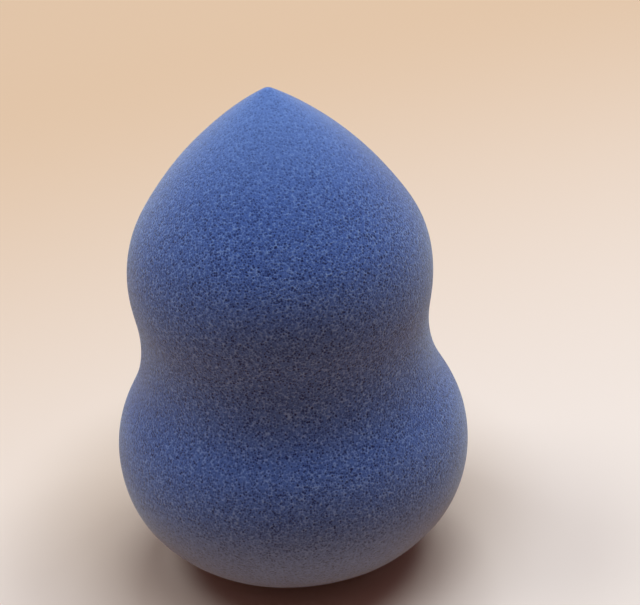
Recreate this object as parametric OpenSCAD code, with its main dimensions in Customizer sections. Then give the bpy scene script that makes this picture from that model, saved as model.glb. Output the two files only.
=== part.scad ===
// Gourd-shaped makeup sponge, ground from one block of soft foam.
// It is a body of revolution about +Z. Its outline is a chain of arcs, each tangent to the next:
// a flat foot, a crowned underside, a wide lower lobe, a waist, an upper lobe, a long flank and
// a small round nose. The origin is the centre of the foot. All sizes are in millimetres.

/* [Lower lobe] */
// Width of the lower lobe at its widest level
lower_d = 42; // [36:0.5:56]
// Height of that widest level above the foot
lower_rise = 14.5; // [10:0.25:18.5]
// How far above the foot's level the round of the side would bottom out, if it ran on
under_crown = 1; // [0.5:0.1:4]
// Width of the flat foot that it stands on
foot_d = 16; // [8:0.5:20]

/* [Waist] */
// Height of the waist above the lower lobe's widest level
waist_rise = 15.3; // [10:0.1:24]
// How far the waist is drawn in from the upper lobe, on each side
waist_depth = 0.8; // [0.3:0.05:4]

/* [Upper lobe] */
// Width of the upper lobe at its widest level
upper_d = 35.4; // [26:0.1:42]
// Height of that widest level above the waist
upper_rise = 7.6; // [4:0.1:14]
// Radius of the shoulder above the widest level
shoulder_round = 14; // [8:0.5:20]
// Radius of the long flank that runs from the shoulder to the nose
flank_round = 44; // [28:1:90]

/* [Tip] */
// Height of the tip above the upper lobe's widest level
tip_rise = 22.6; // [17:0.1:32]
// Radius of the nose that blunts the tip
nose_round = 1.2; // [0.6:0.1:3]

/* [Hidden] */
$fn = 180;

// The arcs of the outline are drawn in steps of no more than this many degrees.
arc_step = 3;

// Half widths
foot_r = foot_d / 2;
lower_r = lower_d / 2;
upper_r = upper_d / 2;
waist_r = upper_r - waist_depth;

// Heights above the foot
lower_z = lower_rise;
waist_z = lower_z + waist_rise;
upper_z = waist_z + upper_rise;
tip_z = upper_z + tip_rise;

// A point is [distance from the axis, height]. Directions are in degrees.
outwards = 0;
upwards = 90;
inwards = 180;
function direction(a, b) = atan2(b[1] - a[1], b[0] - a[0]);
function on_circle(centre, r, angle) = centre + r * [cos(angle), sin(angle)];

// A lobe runs into the waist by two equal arcs that turn opposite ways and meet halfway.
// The outline is upright at both ends of the pair, which are rise apart and depth apart.
function s_curve_round(rise, depth) = (rise * rise + depth * depth) / (4 * depth);

// Centre of the underside's arc, which lies on the axis. The arc starts at the foot's edge
// and runs smoothly into the round of the side, a circle of radius r about the point c.
function underside_centre(c, r) =
    let (
        k = foot_r * foot_r + r * r - c * c,
        clear = c[1] * c[1] - r * r
    )
    [0, (r * sqrt(k * k + 4 * foot_r * foot_r * clear) - c[1] * k) / (2 * clear)];

// Centre of an arc of radius r that runs smoothly from a circle about c1 into one about c2.
// It curves round both, so its centre lies on the far side of them, across the axis.
function flank_centre(r, c1, r1, c2, r2) =
    let (
        apart = norm(c2 - c1),
        to_1 = r - r1,
        to_2 = r - r2,
        along = (to_1 * to_1 - to_2 * to_2 + apart * apart) / (2 * apart),
        aside = sqrt(to_1 * to_1 - along * along),
        way = (c2 - c1) / apart
    )
    c1 + along * way + aside * [-way[1], way[0]];

// Lower lobe: the round of the side below its widest level, and the underside
side_r = lower_rise - under_crown;
side_c = [lower_r - side_r, lower_z];
under_c = underside_centre(side_c, side_r);
under_r = norm([foot_r, 0] - under_c);

// From the lower lobe's widest level up to the waist
low_bend_r = s_curve_round(waist_z - lower_z, lower_r - waist_r);
low_bulge_c = [lower_r - low_bend_r, lower_z];
low_hollow_c = [waist_r + low_bend_r, waist_z];

// From the waist up to the upper lobe's widest level
high_bend_r = s_curve_round(upper_z - waist_z, upper_r - waist_r);
high_hollow_c = [waist_r + high_bend_r, waist_z];
high_bulge_c = [upper_r - high_bend_r, upper_z];

// From the upper lobe's widest level up to the tip
shoulder_c = [upper_r - shoulder_round, upper_z];
nose_c = [0, tip_z - nose_round];
flank_c = flank_centre(flank_round, shoulder_c, shoulder_round, nose_c, nose_round);

// Directions in which one arc meets the next
foot_edge = direction(under_c, [foot_r, 0]);
under_end = direction(under_c, side_c);
low_turn = direction(low_bulge_c, low_hollow_c);
high_turn = direction(high_hollow_c, high_bulge_c);
shoulder_end = direction(flank_c, shoulder_c);
flank_end = direction(flank_c, nose_c);

// The arcs from the foot's edge up to the tip: centre, radius, first and last direction
arcs = [
    [under_c, under_r, foot_edge, under_end],
    [side_c, side_r, under_end, outwards],
    [low_bulge_c, low_bend_r, outwards, low_turn],
    [low_hollow_c, low_bend_r, low_turn + inwards, inwards],
    [high_hollow_c, high_bend_r, inwards, high_turn],
    [high_bulge_c, high_bend_r, high_turn - inwards, outwards],
    [shoulder_c, shoulder_round, outwards, shoulder_end],
    [flank_c, flank_round, shoulder_end, flank_end],
    [nose_c, nose_round, flank_end, upwards],
];

// Points along an arc in even steps, without its first point, where the arc before it ends
function arc_points(arc) =
    let (
        turn = arc[3] - arc[2],
        steps = ceil(abs(turn) / arc_step)
    )
    [for (i = [1 : steps]) on_circle(arc[0], arc[1], arc[2] + turn * i / steps)];

// Half of the sponge's outline, from the axis outwards
module half_outline() {
    polygon([
        [0, 0],
        [foot_r, 0],
        for (arc = arcs) each arc_points(arc),
    ]);
}

module foam_body() {
    color("#4f6699") rotate_extrude() half_outline();
}

foam_body();
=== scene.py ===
import math

import bmesh
import bpy
from mathutils import Euler, Matrix, Vector, noise


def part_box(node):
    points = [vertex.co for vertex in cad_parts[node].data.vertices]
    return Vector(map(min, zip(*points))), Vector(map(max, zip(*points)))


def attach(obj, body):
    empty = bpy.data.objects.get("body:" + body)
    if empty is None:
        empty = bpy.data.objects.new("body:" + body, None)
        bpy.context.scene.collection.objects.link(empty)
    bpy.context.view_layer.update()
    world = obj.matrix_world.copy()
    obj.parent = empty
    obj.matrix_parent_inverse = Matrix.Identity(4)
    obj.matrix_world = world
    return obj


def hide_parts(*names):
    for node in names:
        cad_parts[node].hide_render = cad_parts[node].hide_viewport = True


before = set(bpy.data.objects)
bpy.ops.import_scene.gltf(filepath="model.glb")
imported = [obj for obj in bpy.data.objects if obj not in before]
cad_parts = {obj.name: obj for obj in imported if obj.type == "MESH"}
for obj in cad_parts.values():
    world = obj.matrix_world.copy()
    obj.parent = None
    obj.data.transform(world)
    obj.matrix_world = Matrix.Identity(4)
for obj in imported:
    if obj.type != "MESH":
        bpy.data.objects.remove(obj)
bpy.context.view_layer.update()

MM = 0.001


# The outline, from the foot to the tip

# A chain of arcs, each tangent to the next. A point is (distance from the axis, height).
foam_low, foam_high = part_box("foam_body")
TIP_Z = foam_high.z
LOWER_R = (foam_high.x - foam_low.x) / 2
FOOT_R = 8.0 * MM
FOOT_ROUND = 4.0 * MM
UNDER_CROWN = 1.0 * MM
LOWER_Z = 14.5 * MM
WAIST_R = 16.9 * MM
WAIST_Z = 29.8 * MM
UPPER_R = 17.7 * MM
UPPER_Z = 37.4 * MM
SHOULDER_ROUND = 14.0 * MM
FLANK_ROUND = 44.0 * MM
NOSE_ROUND = 1.2 * MM

# Directions from an arc's centre, in radians
OUTWARDS = 0.0
UPWARDS = math.pi / 2
INWARDS = math.pi


def direction(a, b):
    """The direction in which b lies from a, in radians up from outwards."""
    return math.atan2(b.y - a.y, b.x - a.x)


def s_curve_round(rise, depth):
    """Radius of the two equal arcs that lead from a lobe into the waist."""
    return (rise * rise + depth * depth) / (4 * depth)


def underside_centre(side_c, side_r):
    """Centre of the underside's arc, from the foot's edge into the round of the side."""
    k = FOOT_R ** 2 + side_r ** 2 - side_c.dot(side_c)
    clear = side_c.y ** 2 - side_r ** 2
    root = math.sqrt(k * k + 4 * FOOT_R ** 2 * clear)
    return Vector((0, (side_r * root - side_c.y * k) / (2 * clear)))


def foot_round_centre(under_c, under_r):
    """Centre of the small arc that softens the edge between the foot and the underside."""
    aside = (under_r - FOOT_ROUND) ** 2 - (under_c.y - FOOT_ROUND) ** 2
    return Vector((math.sqrt(aside), FOOT_ROUND))


def flank_centre(r, c1, r1, c2, r2):
    """Centre of an arc of radius r that curves round the circles about c1 and c2."""
    way = c2 - c1
    apart = way.length
    way.normalize()
    along = ((r - r1) ** 2 - (r - r2) ** 2 + apart ** 2) / (2 * apart)
    aside = math.sqrt((r - r1) ** 2 - along ** 2)
    return c1 + along * way + aside * Vector((-way.y, way.x))


def outline_arcs():
    """Each arc's centre, and the direction from it in which the arc ends."""
    side_r = LOWER_Z - UNDER_CROWN
    side = Vector((LOWER_R - side_r, LOWER_Z))
    under = underside_centre(side, side_r)
    foot_round = foot_round_centre(under, (Vector((FOOT_R, 0)) - under).length)
    low_bend = s_curve_round(WAIST_Z - LOWER_Z, LOWER_R - WAIST_R)
    low_bulge = Vector((LOWER_R - low_bend, LOWER_Z))
    low_hollow = Vector((WAIST_R + low_bend, WAIST_Z))
    high_bend = s_curve_round(UPPER_Z - WAIST_Z, UPPER_R - WAIST_R)
    high_hollow = Vector((WAIST_R + high_bend, WAIST_Z))
    high_bulge = Vector((UPPER_R - high_bend, UPPER_Z))
    shoulder = Vector((UPPER_R - SHOULDER_ROUND, UPPER_Z))
    nose = Vector((0, TIP_Z - NOSE_ROUND))
    flank = flank_centre(FLANK_ROUND, shoulder, SHOULDER_ROUND, nose, NOSE_ROUND)
    return [
        (foot_round, direction(under, foot_round)),
        (under, direction(under, side)),
        (side, OUTWARDS),
        (low_bulge, direction(low_bulge, low_hollow)),
        (low_hollow, INWARDS),
        (high_hollow, direction(high_hollow, high_bulge)),
        (high_bulge, OUTWARDS),
        (shoulder, direction(flank, shoulder)),
        (flank, direction(flank, nose)),
        (nose, UPWARDS),
    ]


# The foam body

# The cage is coarse, and two levels of subdivision bring its faces down to about a third
# of a millimetre.
CAGE_STEPS = 96
CAGE_ROW = 1.55 * MM
CAGE_TURN = math.radians(12)
CAGE_LEVELS = 2
MERGE_WITHIN = 0.001 * MM

# Grinding leaves the foam a little uneven, and its tip a little off the axis.
UNEVEN_SIZE = 7 * MM
UNEVEN_DEPTH = 0.07 * MM
DRIFT_FROM = 48 * MM
TIP_DRIFT = 0.18 * MM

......

Looking at the data above, return every line from the one with "the axis outwards" down to the one with "in imported if", exactly and inclusively.

__Reply to the exercise__:
// Half of the sponge's outline, from the axis outwards
module half_outline() {
    polygon([
        [0, 0],
        [foot_r, 0],
        for (arc = arcs) each arc_points(arc),
    ]);
}

module foam_body() {
    color("#4f6699") rotate_extrude() half_outline();
}

foam_body();
=== scene.py ===
import math

import bmesh
import bpy
from mathutils import Euler, Matrix, Vector, noise


def part_box(node):
    points = [vertex.co for vertex in cad_parts[node].data.vertices]
    return Vector(map(min, zip(*points))), Vector(map(max, zip(*points)))


def attach(obj, body):
    empty = bpy.data.objects.get("body:" + body)
    if empty is None:
        empty = bpy.data.objects.new("body:" + body, None)
        bpy.context.scene.collection.objects.link(empty)
    bpy.context.view_layer.update()
    world = obj.matrix_world.copy()
    obj.parent = empty
    obj.matrix_parent_inverse = Matrix.Identity(4)
    obj.matrix_world = world
    return obj


def hide_parts(*names):
    for node in names:
        cad_parts[node].hide_render = cad_parts[node].hide_viewport = True


before = set(bpy.data.objects)
bpy.ops.import_scene.gltf(filepath="model.glb")
imported = [obj for obj in bpy.data.objects if obj not in before]
cad_parts = {obj.name: obj for obj in imported if obj.type == "MESH"}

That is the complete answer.